Answer with a single number: how many lines in the listing below include "follow"?

** Data excerpts **
*-*-*

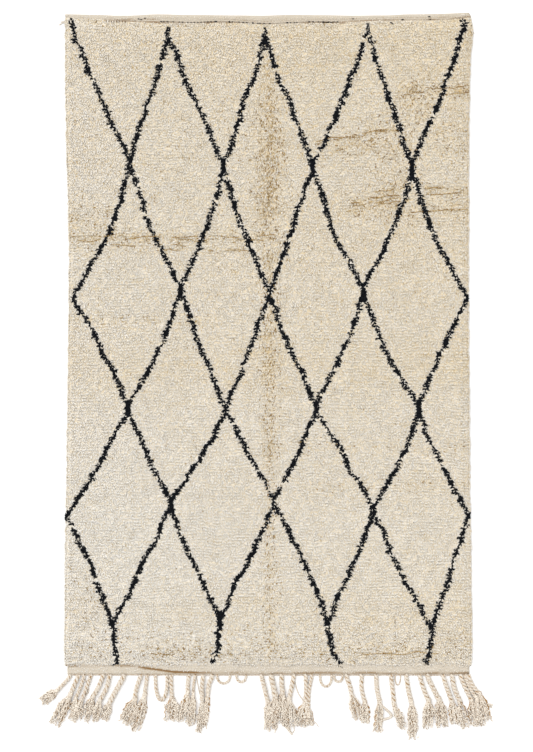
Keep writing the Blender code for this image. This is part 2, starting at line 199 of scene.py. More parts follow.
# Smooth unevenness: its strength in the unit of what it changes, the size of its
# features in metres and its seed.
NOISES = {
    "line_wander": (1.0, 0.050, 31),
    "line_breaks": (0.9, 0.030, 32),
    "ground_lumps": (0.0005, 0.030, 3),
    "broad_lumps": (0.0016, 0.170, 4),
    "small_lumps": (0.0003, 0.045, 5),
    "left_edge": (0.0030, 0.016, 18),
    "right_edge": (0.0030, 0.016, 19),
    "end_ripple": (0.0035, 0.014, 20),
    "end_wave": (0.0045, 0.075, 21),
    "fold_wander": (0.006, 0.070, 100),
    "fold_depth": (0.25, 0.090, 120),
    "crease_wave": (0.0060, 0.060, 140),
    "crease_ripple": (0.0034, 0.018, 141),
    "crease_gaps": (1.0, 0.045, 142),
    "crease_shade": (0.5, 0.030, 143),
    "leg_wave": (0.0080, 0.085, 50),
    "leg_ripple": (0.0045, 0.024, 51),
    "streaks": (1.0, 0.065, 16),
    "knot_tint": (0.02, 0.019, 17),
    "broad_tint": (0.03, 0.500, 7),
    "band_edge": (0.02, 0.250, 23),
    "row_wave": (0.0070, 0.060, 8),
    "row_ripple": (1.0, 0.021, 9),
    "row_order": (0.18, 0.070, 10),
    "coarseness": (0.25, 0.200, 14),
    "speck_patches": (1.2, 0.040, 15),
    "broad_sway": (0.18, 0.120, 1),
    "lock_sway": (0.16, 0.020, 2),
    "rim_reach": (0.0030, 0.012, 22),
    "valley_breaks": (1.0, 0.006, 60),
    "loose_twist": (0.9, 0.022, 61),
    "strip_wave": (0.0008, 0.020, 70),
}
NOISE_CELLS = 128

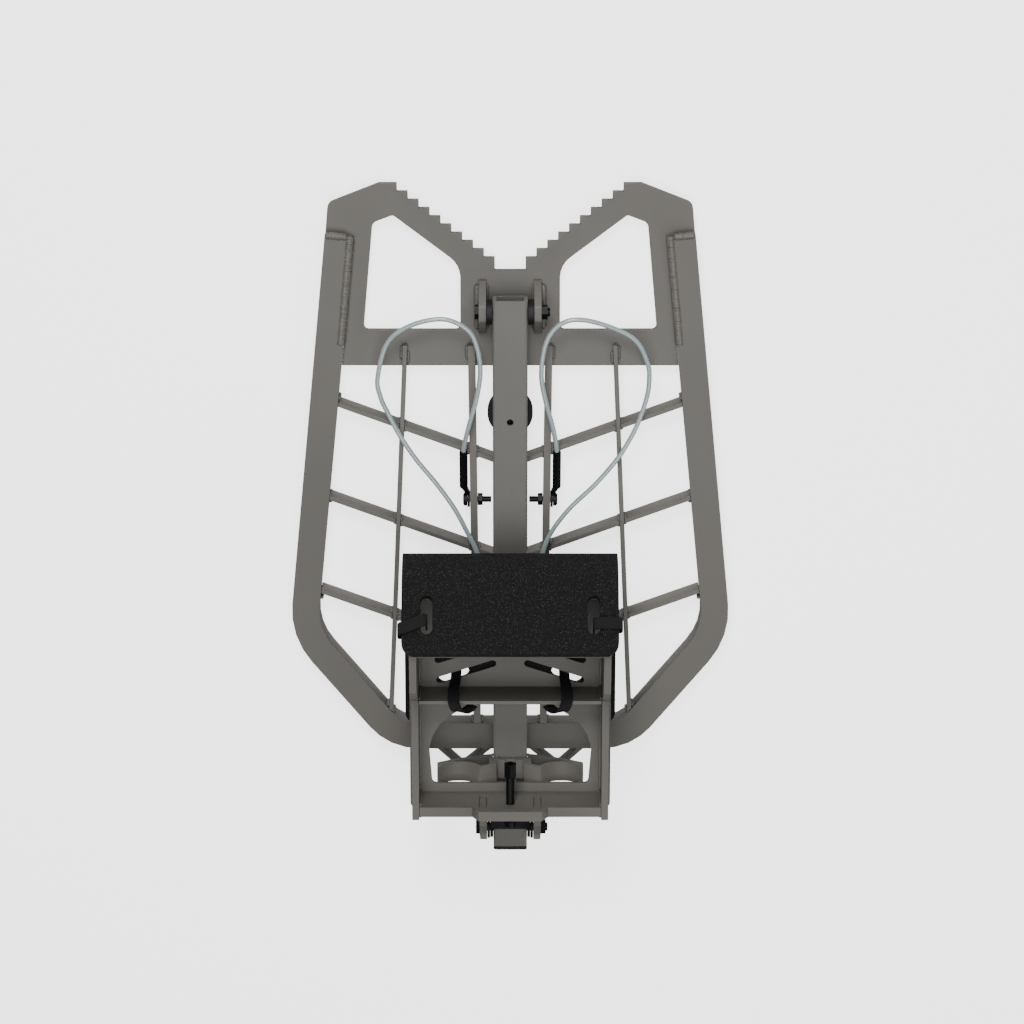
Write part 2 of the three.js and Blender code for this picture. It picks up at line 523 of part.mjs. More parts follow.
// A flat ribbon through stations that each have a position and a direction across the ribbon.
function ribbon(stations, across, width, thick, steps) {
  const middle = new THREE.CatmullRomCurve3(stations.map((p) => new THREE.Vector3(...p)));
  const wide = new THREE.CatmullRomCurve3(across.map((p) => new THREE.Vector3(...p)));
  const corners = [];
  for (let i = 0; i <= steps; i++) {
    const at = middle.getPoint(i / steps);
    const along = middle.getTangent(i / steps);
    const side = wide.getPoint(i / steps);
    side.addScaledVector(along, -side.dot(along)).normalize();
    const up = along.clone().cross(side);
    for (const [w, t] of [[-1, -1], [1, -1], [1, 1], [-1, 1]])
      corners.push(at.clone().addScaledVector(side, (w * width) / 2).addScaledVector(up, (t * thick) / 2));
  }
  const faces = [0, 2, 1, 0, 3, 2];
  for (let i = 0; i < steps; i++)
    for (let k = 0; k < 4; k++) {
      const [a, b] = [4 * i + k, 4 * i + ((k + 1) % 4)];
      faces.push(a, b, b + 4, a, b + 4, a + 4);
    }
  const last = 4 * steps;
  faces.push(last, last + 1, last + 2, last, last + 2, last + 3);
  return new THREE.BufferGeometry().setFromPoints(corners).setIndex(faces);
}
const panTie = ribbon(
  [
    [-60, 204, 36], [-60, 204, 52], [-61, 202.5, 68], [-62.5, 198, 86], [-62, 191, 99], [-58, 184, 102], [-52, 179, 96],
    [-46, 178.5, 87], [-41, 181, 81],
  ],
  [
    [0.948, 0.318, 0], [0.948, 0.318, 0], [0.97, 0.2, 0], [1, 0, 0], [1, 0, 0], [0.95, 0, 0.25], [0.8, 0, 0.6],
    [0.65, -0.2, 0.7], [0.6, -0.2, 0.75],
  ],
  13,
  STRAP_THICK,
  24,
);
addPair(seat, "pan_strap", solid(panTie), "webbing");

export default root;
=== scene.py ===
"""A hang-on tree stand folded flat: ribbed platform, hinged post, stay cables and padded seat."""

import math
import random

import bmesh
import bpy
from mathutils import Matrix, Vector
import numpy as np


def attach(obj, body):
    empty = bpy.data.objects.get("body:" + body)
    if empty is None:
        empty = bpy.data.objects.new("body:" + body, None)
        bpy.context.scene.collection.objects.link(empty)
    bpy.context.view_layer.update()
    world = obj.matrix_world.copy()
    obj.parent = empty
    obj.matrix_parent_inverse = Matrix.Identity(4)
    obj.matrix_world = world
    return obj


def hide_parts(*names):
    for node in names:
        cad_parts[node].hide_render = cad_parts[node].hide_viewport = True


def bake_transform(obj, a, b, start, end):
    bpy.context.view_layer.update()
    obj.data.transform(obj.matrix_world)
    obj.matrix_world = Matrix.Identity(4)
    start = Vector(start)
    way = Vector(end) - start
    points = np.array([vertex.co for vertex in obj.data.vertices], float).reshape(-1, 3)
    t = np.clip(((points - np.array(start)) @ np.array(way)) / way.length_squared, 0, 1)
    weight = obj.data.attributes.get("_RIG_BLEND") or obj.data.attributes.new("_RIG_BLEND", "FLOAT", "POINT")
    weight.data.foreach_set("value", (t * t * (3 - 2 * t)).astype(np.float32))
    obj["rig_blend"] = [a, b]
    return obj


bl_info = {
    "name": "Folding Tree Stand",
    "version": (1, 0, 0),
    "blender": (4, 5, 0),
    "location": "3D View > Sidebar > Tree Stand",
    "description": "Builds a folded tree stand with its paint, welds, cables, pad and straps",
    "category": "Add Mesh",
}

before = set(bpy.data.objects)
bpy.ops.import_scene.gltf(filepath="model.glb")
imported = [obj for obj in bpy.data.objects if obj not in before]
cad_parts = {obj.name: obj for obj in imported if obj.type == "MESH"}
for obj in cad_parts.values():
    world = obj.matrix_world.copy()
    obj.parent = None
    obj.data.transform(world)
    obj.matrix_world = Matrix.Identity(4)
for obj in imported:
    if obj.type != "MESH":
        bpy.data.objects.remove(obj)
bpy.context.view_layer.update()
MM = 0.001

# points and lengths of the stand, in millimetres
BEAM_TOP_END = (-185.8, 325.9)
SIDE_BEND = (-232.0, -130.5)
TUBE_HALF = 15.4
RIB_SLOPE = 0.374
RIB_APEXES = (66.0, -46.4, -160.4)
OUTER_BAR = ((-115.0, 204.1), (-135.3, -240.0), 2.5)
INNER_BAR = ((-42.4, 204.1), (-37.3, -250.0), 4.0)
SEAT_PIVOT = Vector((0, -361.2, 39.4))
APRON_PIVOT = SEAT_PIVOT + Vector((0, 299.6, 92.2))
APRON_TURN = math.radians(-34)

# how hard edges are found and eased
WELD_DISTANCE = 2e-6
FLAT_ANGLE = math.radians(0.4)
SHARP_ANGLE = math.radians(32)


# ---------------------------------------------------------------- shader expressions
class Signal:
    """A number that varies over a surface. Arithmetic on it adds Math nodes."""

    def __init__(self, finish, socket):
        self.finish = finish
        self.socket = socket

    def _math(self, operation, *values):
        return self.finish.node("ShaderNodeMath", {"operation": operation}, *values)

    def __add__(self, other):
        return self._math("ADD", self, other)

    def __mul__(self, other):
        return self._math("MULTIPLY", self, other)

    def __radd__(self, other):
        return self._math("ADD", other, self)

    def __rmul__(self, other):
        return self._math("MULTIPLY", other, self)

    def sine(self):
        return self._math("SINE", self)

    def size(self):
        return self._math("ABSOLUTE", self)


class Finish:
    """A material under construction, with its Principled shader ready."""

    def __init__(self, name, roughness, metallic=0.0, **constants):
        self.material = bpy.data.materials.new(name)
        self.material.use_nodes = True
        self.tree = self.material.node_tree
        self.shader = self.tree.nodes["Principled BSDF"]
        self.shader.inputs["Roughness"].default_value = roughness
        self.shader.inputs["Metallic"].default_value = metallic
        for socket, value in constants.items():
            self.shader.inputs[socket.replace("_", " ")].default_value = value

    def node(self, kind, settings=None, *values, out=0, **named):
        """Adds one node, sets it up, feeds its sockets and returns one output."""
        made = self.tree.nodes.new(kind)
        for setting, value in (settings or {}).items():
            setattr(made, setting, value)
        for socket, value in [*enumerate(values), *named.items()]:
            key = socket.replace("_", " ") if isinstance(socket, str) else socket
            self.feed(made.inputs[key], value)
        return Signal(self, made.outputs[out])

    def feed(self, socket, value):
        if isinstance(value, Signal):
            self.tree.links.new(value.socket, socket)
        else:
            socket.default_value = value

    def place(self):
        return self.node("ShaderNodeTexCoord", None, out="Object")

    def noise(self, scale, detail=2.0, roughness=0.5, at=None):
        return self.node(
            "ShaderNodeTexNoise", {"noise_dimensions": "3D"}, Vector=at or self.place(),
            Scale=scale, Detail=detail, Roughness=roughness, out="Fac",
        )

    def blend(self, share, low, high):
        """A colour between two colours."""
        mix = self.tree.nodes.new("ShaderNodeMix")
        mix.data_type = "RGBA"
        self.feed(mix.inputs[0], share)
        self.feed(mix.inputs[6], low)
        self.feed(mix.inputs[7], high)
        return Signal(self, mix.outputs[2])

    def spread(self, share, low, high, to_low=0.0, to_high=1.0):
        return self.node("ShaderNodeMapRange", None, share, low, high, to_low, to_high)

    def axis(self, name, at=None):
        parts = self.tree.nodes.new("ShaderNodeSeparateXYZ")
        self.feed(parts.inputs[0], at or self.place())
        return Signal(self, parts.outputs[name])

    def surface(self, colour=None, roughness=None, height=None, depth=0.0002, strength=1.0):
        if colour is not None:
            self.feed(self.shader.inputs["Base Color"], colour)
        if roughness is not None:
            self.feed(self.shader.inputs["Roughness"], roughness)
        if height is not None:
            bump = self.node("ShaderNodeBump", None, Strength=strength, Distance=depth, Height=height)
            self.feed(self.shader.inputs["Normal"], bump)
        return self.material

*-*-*

** Output of the exercise **
2